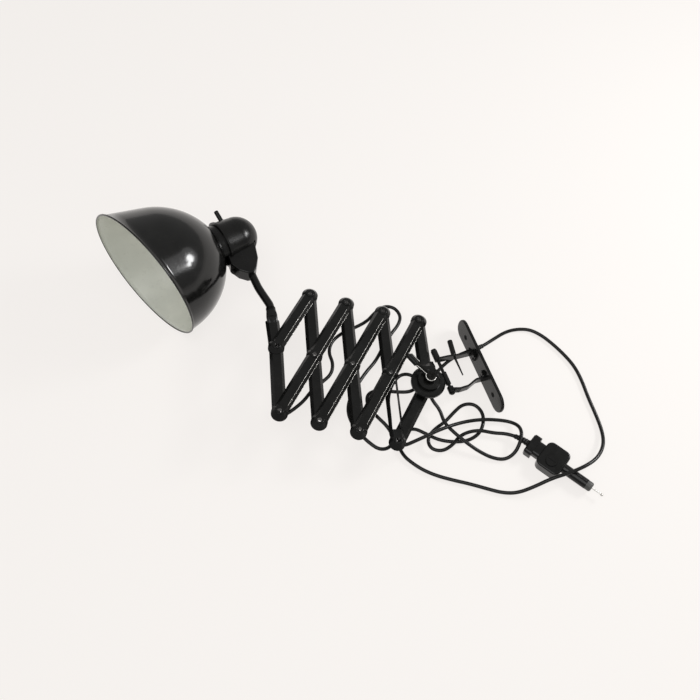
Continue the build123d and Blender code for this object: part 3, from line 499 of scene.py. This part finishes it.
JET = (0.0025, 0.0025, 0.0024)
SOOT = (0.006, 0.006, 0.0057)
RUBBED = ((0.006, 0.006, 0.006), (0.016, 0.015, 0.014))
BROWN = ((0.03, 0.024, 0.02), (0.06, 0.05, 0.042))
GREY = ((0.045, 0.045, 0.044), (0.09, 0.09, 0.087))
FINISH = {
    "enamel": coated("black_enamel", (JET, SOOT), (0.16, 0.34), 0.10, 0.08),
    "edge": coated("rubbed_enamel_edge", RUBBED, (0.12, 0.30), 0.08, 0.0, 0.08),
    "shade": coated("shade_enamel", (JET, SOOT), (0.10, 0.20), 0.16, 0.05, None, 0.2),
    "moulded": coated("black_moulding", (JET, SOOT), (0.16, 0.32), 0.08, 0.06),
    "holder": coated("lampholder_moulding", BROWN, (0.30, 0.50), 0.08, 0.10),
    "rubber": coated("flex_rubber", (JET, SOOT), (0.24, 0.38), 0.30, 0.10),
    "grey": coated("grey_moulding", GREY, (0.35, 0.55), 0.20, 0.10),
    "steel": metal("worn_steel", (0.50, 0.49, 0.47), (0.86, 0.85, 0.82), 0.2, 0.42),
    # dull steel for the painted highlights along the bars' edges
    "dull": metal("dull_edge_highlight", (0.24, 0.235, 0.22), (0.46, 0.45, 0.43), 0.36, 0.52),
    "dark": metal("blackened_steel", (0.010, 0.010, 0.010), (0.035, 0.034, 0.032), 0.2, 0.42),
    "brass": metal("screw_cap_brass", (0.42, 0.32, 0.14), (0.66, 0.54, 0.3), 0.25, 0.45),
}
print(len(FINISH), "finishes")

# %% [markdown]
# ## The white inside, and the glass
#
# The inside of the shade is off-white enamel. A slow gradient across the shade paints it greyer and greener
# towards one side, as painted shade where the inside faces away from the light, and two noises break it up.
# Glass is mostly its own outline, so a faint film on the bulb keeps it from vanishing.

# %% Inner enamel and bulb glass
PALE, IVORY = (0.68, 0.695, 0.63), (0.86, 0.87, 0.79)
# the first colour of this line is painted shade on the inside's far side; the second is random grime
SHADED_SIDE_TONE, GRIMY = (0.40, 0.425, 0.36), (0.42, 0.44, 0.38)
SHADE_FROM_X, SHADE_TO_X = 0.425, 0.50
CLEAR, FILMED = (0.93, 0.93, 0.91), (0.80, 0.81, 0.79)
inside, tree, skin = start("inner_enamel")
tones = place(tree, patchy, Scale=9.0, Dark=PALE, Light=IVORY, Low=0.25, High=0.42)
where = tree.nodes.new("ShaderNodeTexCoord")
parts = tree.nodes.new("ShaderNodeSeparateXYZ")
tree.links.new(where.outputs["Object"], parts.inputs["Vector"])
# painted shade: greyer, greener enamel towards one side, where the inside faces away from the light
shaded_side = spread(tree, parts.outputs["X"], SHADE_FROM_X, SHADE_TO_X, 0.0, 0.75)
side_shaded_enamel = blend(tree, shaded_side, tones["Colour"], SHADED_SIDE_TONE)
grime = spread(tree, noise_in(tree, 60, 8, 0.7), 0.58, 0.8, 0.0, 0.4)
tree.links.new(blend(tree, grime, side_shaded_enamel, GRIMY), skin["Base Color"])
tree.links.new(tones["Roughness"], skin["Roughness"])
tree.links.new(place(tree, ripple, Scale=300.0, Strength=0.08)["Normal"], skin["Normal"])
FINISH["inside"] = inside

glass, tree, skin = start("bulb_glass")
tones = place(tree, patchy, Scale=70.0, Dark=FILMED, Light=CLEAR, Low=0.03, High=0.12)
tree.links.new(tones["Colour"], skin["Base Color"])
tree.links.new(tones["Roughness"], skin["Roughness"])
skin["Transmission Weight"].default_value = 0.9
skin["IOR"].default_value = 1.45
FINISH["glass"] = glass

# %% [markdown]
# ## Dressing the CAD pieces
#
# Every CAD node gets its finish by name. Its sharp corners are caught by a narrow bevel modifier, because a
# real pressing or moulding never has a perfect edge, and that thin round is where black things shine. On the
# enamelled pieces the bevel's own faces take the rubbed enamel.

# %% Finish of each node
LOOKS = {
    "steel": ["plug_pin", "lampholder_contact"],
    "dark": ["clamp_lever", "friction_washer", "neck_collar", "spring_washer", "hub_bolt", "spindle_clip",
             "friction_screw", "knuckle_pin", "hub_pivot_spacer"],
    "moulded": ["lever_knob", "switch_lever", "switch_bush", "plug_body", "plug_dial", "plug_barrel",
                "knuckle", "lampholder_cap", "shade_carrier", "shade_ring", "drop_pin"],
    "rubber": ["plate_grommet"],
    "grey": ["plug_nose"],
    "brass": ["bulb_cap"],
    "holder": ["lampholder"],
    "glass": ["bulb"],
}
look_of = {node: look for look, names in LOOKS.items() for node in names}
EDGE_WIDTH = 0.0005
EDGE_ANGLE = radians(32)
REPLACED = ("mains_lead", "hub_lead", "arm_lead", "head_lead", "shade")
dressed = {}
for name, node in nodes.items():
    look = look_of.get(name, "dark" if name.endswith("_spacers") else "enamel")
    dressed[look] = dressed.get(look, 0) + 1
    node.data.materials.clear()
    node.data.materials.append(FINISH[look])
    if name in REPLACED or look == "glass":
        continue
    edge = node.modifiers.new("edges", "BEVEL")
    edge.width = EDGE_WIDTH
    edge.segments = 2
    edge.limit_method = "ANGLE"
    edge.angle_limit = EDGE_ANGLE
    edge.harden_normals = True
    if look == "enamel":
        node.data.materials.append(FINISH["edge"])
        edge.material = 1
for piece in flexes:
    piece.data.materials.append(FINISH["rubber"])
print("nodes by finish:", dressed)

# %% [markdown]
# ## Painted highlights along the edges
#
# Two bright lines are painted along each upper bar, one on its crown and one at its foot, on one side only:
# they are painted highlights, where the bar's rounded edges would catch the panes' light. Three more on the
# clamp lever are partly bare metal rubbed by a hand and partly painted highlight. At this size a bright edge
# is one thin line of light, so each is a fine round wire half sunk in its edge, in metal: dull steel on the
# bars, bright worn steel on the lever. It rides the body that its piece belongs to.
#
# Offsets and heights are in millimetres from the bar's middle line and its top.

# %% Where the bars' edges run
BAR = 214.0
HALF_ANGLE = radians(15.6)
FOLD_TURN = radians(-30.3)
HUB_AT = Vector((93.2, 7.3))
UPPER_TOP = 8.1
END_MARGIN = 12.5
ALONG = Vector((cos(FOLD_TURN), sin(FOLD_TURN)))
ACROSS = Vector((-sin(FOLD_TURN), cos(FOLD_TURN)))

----

## Goal
Write the material out exactly, with nothing left out.

## Result for this task
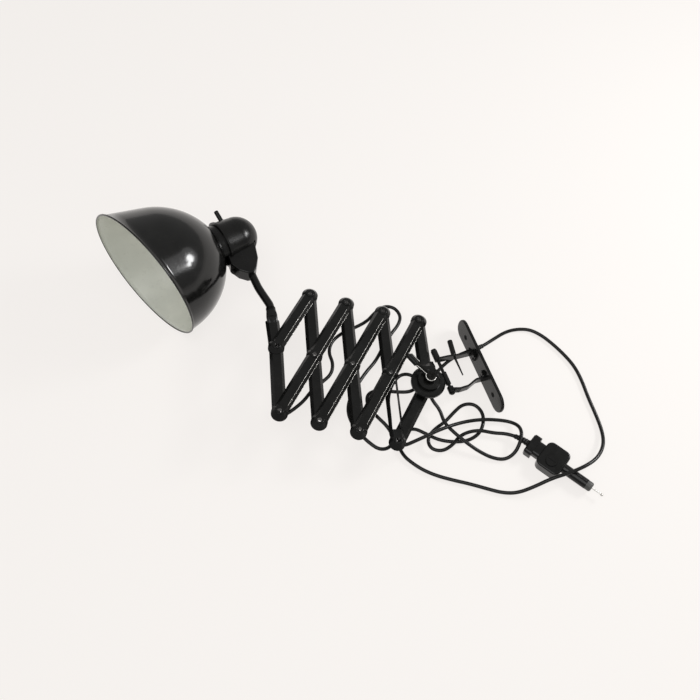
Continue the build123d and Blender code for this object: part 3, from line 499 of scene.py. This part finishes it.
JET = (0.0025, 0.0025, 0.0024)
SOOT = (0.006, 0.006, 0.0057)
RUBBED = ((0.006, 0.006, 0.006), (0.016, 0.015, 0.014))
BROWN = ((0.03, 0.024, 0.02), (0.06, 0.05, 0.042))
GREY = ((0.045, 0.045, 0.044), (0.09, 0.09, 0.087))
FINISH = {
    "enamel": coated("black_enamel", (JET, SOOT), (0.16, 0.34), 0.10, 0.08),
    "edge": coated("rubbed_enamel_edge", RUBBED, (0.12, 0.30), 0.08, 0.0, 0.08),
    "shade": coated("shade_enamel", (JET, SOOT), (0.10, 0.20), 0.16, 0.05, None, 0.2),
    "moulded": coated("black_moulding", (JET, SOOT), (0.16, 0.32), 0.08, 0.06),
    "holder": coated("lampholder_moulding", BROWN, (0.30, 0.50), 0.08, 0.10),
    "rubber": coated("flex_rubber", (JET, SOOT), (0.24, 0.38), 0.30, 0.10),
    "grey": coated("grey_moulding", GREY, (0.35, 0.55), 0.20, 0.10),
    "steel": metal("worn_steel", (0.50, 0.49, 0.47), (0.86, 0.85, 0.82), 0.2, 0.42),
    # dull steel for the painted highlights along the bars' edges
    "dull": metal("dull_edge_highlight", (0.24, 0.235, 0.22), (0.46, 0.45, 0.43), 0.36, 0.52),
    "dark": metal("blackened_steel", (0.010, 0.010, 0.010), (0.035, 0.034, 0.032), 0.2, 0.42),
    "brass": metal("screw_cap_brass", (0.42, 0.32, 0.14), (0.66, 0.54, 0.3), 0.25, 0.45),
}
print(len(FINISH), "finishes")

# %% [markdown]
# ## The white inside, and the glass
#
# The inside of the shade is off-white enamel. A slow gradient across the shade paints it greyer and greener
# towards one side, as painted shade where the inside faces away from the light, and two noises break it up.
# Glass is mostly its own outline, so a faint film on the bulb keeps it from vanishing.

# %% Inner enamel and bulb glass
PALE, IVORY = (0.68, 0.695, 0.63), (0.86, 0.87, 0.79)
# the first colour of this line is painted shade on the inside's far side; the second is random grime
SHADED_SIDE_TONE, GRIMY = (0.40, 0.425, 0.36), (0.42, 0.44, 0.38)
SHADE_FROM_X, SHADE_TO_X = 0.425, 0.50
CLEAR, FILMED = (0.93, 0.93, 0.91), (0.80, 0.81, 0.79)
inside, tree, skin = start("inner_enamel")
tones = place(tree, patchy, Scale=9.0, Dark=PALE, Light=IVORY, Low=0.25, High=0.42)
where = tree.nodes.new("ShaderNodeTexCoord")
parts = tree.nodes.new("ShaderNodeSeparateXYZ")
tree.links.new(where.outputs["Object"], parts.inputs["Vector"])
# painted shade: greyer, greener enamel towards one side, where the inside faces away from the light
shaded_side = spread(tree, parts.outputs["X"], SHADE_FROM_X, SHADE_TO_X, 0.0, 0.75)
side_shaded_enamel = blend(tree, shaded_side, tones["Colour"], SHADED_SIDE_TONE)
grime = spread(tree, noise_in(tree, 60, 8, 0.7), 0.58, 0.8, 0.0, 0.4)
tree.links.new(blend(tree, grime, side_shaded_enamel, GRIMY), skin["Base Color"])
tree.links.new(tones["Roughness"], skin["Roughness"])
tree.links.new(place(tree, ripple, Scale=300.0, Strength=0.08)["Normal"], skin["Normal"])
FINISH["inside"] = inside

glass, tree, skin = start("bulb_glass")
tones = place(tree, patchy, Scale=70.0, Dark=FILMED, Light=CLEAR, Low=0.03, High=0.12)
tree.links.new(tones["Colour"], skin["Base Color"])
tree.links.new(tones["Roughness"], skin["Roughness"])
skin["Transmission Weight"].default_value = 0.9
skin["IOR"].default_value = 1.45
FINISH["glass"] = glass

# %% [markdown]
# ## Dressing the CAD pieces
#
# Every CAD node gets its finish by name. Its sharp corners are caught by a narrow bevel modifier, because a
# real pressing or moulding never has a perfect edge, and that thin round is where black things shine. On the
# enamelled pieces the bevel's own faces take the rubbed enamel.

# %% Finish of each node
LOOKS = {
    "steel": ["plug_pin", "lampholder_contact"],
    "dark": ["clamp_lever", "friction_washer", "neck_collar", "spring_washer", "hub_bolt", "spindle_clip",
             "friction_screw", "knuckle_pin", "hub_pivot_spacer"],
    "moulded": ["lever_knob", "switch_lever", "switch_bush", "plug_body", "plug_dial", "plug_barrel",
                "knuckle", "lampholder_cap", "shade_carrier", "shade_ring", "drop_pin"],
    "rubber": ["plate_grommet"],
    "grey": ["plug_nose"],
    "brass": ["bulb_cap"],
    "holder": ["lampholder"],
    "glass": ["bulb"],
}
look_of = {node: look for look, names in LOOKS.items() for node in names}
EDGE_WIDTH = 0.0005
EDGE_ANGLE = radians(32)
REPLACED = ("mains_lead", "hub_lead", "arm_lead", "head_lead", "shade")
dressed = {}
for name, node in nodes.items():
    look = look_of.get(name, "dark" if name.endswith("_spacers") else "enamel")
    dressed[look] = dressed.get(look, 0) + 1
    node.data.materials.clear()
    node.data.materials.append(FINISH[look])
    if name in REPLACED or look == "glass":
        continue
    edge = node.modifiers.new("edges", "BEVEL")
    edge.width = EDGE_WIDTH
    edge.segments = 2
    edge.limit_method = "ANGLE"
    edge.angle_limit = EDGE_ANGLE
    edge.harden_normals = True
    if look == "enamel":
        node.data.materials.append(FINISH["edge"])
        edge.material = 1
for piece in flexes:
    piece.data.materials.append(FINISH["rubber"])
print("nodes by finish:", dressed)

# %% [markdown]
# ## Painted highlights along the edges
#
# Two bright lines are painted along each upper bar, one on its crown and one at its foot, on one side only:
# they are painted highlights, where the bar's rounded edges would catch the panes' light. Three more on the
# clamp lever are partly bare metal rubbed by a hand and partly painted highlight. At this size a bright edge
# is one thin line of light, so each is a fine round wire half sunk in its edge, in metal: dull steel on the
# bars, bright worn steel on the lever. It rides the body that its piece belongs to.
#
# Offsets and heights are in millimetres from the bar's middle line and its top.

# %% Where the bars' edges run
BAR = 214.0
HALF_ANGLE = radians(15.6)
FOLD_TURN = radians(-30.3)
HUB_AT = Vector((93.2, 7.3))
UPPER_TOP = 8.1
END_MARGIN = 12.5
ALONG = Vector((cos(FOLD_TURN), sin(FOLD_TURN)))
ACROSS = Vector((-sin(FOLD_TURN), cos(FOLD_TURN)))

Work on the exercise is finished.